** START **

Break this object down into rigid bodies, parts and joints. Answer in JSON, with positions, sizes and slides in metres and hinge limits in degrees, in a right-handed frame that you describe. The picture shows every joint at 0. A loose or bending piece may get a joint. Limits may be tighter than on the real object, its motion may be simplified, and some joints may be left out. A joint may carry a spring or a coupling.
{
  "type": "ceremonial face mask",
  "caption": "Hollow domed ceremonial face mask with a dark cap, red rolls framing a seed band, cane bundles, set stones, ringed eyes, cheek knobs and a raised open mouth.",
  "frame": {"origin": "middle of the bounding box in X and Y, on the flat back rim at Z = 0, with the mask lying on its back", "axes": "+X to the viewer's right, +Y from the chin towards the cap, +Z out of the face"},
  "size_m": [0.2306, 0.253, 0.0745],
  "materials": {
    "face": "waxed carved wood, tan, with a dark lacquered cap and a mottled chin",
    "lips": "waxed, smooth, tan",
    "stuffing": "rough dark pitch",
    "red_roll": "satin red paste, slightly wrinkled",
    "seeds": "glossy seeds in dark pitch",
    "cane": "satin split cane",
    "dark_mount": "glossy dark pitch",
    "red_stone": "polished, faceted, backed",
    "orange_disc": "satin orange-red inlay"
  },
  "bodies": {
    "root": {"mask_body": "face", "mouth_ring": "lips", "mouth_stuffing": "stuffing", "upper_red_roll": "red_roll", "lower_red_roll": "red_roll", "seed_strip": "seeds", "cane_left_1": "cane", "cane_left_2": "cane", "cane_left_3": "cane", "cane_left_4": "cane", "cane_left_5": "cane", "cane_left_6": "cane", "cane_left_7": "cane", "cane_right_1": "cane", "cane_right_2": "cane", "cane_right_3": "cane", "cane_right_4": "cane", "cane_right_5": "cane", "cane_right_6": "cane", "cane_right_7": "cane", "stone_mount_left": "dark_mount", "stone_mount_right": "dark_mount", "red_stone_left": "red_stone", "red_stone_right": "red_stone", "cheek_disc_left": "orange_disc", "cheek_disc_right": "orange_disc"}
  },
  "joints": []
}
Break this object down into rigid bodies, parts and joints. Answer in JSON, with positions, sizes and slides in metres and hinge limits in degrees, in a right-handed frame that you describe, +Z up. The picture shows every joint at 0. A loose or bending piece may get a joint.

** END **

- [GIVEN PROBLEM]
Type out the full listing again, exactly as given.

- [EXERCISE OUTPUT]
Break this object down into rigid bodies, parts and joints. Answer in JSON, with positions, sizes and slides in metres and hinge limits in degrees, in a right-handed frame that you describe. The picture shows every joint at 0. A loose or bending piece may get a joint. Limits may be tighter than on the real object, its motion may be simplified, and some joints may be left out. A joint may carry a spring or a coupling.
{
  "type": "ceremonial face mask",
  "caption": "Hollow domed ceremonial face mask with a dark cap, red rolls framing a seed band, cane bundles, set stones, ringed eyes, cheek knobs and a raised open mouth.",
  "frame": {"origin": "middle of the bounding box in X and Y, on the flat back rim at Z = 0, with the mask lying on its back", "axes": "+X to the viewer's right, +Y from the chin towards the cap, +Z out of the face"},
  "size_m": [0.2306, 0.253, 0.0745],
  "materials": {
    "face": "waxed carved wood, tan, with a dark lacquered cap and a mottled chin",
    "lips": "waxed, smooth, tan",
    "stuffing": "rough dark pitch",
    "red_roll": "satin red paste, slightly wrinkled",
    "seeds": "glossy seeds in dark pitch",
    "cane": "satin split cane",
    "dark_mount": "glossy dark pitch",
    "red_stone": "polished, faceted, backed",
    "orange_disc": "satin orange-red inlay"
  },
  "bodies": {
    "root": {"mask_body": "face", "mouth_ring": "lips", "mouth_stuffing": "stuffing", "upper_red_roll": "red_roll", "lower_red_roll": "red_roll", "seed_strip": "seeds", "cane_left_1": "cane", "cane_left_2": "cane", "cane_left_3": "cane", "cane_left_4": "cane", "cane_left_5": "cane", "cane_left_6": "cane", "cane_left_7": "cane", "cane_right_1": "cane", "cane_right_2": "cane", "cane_right_3": "cane", "cane_right_4": "cane", "cane_right_5": "cane", "cane_right_6": "cane", "cane_right_7": "cane", "stone_mount_left": "dark_mount", "stone_mount_right": "dark_mount", "red_stone_left": "red_stone", "red_stone_right": "red_stone", "cheek_disc_left": "orange_disc", "cheek_disc_right": "orange_disc"}
  },
  "joints": []
}
Break this object down into rigid bodies, parts and joints. Answer in JSON, with positions, sizes and slides in metres and hinge limits in degrees, in a right-handed frame that you describe, +Z up. The picture shows every joint at 0. A loose or bending piece may get a joint.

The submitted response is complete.